The recent RAPIDS announcement by Nvidia was portrayed as 'data science on GPUs'. In my opinion, it's about the convergence of several trends in data science tools and computing that have been developing over at least 5 years. This convergence naturally materializes as 'data science on GPUs'. Nvidia pounced on the opportunity!

These trends address a dream that I have as a data scientist: I'd like to use pandas and sklearn without having to think about whether the data fits on one machine or not and to use GPUs if available. I also would like to use SQL without having to think about whether the system that I'm executing on is a database. In other words, I'd like to use my preferred programming language and associated libraries without regard to the system that executes the program.

What does this have to do with GPUs? You don't need GPUs to have such a system (*cough* Spark). But it seems like Nvidia, after it made deep learning practically possible, realized there was much more that it can accelerate upstream the data science process pipeline and in the process of doing so, helps achieve this ideal user scenario.

So to try to get an up close look at RAPIDS, I recently went to GTC DC. Pondering over what I learned at the conference, I've realized that RAPIDS has a place in the following trends that all lead to 'rapid' data science iteration.

> The distinctions between analytical databases and data processing systems are blurring.

Spark can do SQL. Spark can do dataframe operations. Some pandas operations resemble SQL operations and vice versa. Functionally, the only thing that a data processing framework needs to have in order for it to be considered an analytical database is data management. The best (only?) effort I've seen so far that tries to bridge data processing and databases from a programmer's aspect is Ibis. For the execution aspect, executing SQL on GPU dataframes (a component of RAPIDS) is here.

> High-performance computing meets data science.

HPC software and hardware addresses distributed computing and accelerated computing on GPUs as well as on CPUs. So what's the problem? Well, traditionally, HPC was less concerned with performing operations over massive amounts of data that would have to flow through some I/O bus bottleneck from a disk. There was a mismatch between HPC hardware & software and data science workloads.

Nonetheless, today, 'deep learning' is a data science application that makes use of HPC capabilities. On the hardware side, the HPC community is more committed to building facilities that can support a variety of workloads including machine learning and 'big data analytics'.

> Data scientist tools are being pushed upstream the data science pipeline.

'Big data analytics' in the context of data science are the steps that happen before model training that often involve relatively simple operations on large amounts of data (that don't fit on one machine) such as joining, selection, filtering, cleaning, and perhaps feature generation. These tasks are usually the responsibility of databases and 'big data' processing systems like Spark.

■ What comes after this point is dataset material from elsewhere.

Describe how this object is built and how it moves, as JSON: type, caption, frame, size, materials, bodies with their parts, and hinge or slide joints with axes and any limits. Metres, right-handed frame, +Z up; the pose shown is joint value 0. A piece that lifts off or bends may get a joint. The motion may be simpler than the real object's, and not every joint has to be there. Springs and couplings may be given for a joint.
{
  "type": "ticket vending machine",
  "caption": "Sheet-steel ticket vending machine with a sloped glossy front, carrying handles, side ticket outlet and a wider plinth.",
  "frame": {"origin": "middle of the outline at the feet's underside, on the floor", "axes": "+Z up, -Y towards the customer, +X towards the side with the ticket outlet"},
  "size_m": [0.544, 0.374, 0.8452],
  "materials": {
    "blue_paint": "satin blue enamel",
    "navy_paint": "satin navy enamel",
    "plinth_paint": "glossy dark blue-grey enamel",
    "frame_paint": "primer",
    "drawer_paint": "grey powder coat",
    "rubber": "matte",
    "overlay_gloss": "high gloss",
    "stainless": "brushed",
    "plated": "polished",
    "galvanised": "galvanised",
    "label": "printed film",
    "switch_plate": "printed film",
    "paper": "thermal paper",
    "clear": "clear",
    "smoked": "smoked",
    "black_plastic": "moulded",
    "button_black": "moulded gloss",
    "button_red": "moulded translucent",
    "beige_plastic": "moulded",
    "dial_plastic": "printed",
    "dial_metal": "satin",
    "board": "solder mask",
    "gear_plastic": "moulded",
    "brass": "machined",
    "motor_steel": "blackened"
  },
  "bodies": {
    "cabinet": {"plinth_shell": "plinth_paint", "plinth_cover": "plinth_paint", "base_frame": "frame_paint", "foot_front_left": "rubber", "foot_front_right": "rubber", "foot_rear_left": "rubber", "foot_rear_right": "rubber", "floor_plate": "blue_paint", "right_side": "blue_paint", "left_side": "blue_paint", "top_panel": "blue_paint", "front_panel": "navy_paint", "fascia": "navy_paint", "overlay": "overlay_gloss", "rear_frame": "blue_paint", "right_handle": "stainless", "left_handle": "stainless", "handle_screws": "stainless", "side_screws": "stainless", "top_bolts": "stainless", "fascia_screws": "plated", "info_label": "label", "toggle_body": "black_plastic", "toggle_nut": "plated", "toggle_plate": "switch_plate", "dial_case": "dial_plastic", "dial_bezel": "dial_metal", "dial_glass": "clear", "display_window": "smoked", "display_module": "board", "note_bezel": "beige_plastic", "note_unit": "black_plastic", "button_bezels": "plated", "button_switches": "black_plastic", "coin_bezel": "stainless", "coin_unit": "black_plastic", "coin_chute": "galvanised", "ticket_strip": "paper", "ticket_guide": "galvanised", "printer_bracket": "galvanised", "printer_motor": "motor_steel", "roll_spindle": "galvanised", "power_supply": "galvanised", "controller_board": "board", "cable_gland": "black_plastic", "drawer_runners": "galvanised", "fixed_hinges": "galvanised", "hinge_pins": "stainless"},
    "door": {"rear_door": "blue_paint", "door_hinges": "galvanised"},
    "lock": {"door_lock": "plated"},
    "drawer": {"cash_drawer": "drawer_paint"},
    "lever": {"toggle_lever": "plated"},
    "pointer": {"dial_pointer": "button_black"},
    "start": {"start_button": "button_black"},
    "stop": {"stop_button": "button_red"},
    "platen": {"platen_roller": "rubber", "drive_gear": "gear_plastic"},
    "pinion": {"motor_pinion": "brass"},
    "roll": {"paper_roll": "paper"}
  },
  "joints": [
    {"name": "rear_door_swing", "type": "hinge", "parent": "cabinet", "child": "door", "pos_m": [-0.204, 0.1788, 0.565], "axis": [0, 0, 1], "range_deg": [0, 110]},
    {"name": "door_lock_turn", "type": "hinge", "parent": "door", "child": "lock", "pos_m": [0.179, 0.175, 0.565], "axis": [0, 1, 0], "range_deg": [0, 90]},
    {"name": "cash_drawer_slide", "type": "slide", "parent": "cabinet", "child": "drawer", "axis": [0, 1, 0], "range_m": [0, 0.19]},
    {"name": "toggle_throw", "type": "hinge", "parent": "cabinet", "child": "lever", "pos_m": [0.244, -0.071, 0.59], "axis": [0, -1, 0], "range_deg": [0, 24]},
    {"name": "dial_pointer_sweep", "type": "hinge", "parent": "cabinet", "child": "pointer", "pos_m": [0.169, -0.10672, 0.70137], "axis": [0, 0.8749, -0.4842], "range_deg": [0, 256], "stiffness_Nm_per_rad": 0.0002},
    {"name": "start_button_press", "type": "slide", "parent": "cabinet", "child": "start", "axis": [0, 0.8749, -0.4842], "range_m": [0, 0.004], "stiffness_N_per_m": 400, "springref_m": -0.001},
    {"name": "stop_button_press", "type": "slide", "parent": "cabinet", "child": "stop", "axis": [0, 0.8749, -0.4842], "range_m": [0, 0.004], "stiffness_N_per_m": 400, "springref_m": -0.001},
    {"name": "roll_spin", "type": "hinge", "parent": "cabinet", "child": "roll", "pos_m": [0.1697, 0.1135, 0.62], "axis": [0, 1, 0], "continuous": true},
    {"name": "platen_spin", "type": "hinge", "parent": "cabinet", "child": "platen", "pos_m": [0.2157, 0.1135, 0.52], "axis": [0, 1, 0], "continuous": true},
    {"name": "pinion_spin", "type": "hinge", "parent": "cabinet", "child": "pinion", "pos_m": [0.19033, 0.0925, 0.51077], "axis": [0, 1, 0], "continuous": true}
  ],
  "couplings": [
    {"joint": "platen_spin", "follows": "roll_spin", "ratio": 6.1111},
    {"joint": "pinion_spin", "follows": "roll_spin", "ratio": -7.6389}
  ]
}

Unfortunately for data scientists, databases have rigid interfaces and are not easily programmable (SQL is not a programming language, ok?!). Spark offers decent programmability but runs on the Java VM. This is quite foreign to numerical programmers used to R, Python, C, Fortran, and now, Julia.

But that didn't stop data science engineers from pushing their favorite wares into the 'big data' realm.

Currently, the impressive Dask library is pretty much the goto tool for easy Python-based distributed computing (which readily integrates with compiled code for execution on GPUs or CPUs). More recently however, Ray has emerged as another library that can be used for distributed computation which, in my opinion, offers potentially better integrations with RAPIDS than Dask (but that's another subject).

Another interesting work, if all you care about is Tensorflow, is Tensorflow Transform which is a framework to fully integrate the data science pipeline covering both training and serving situations in one swoop.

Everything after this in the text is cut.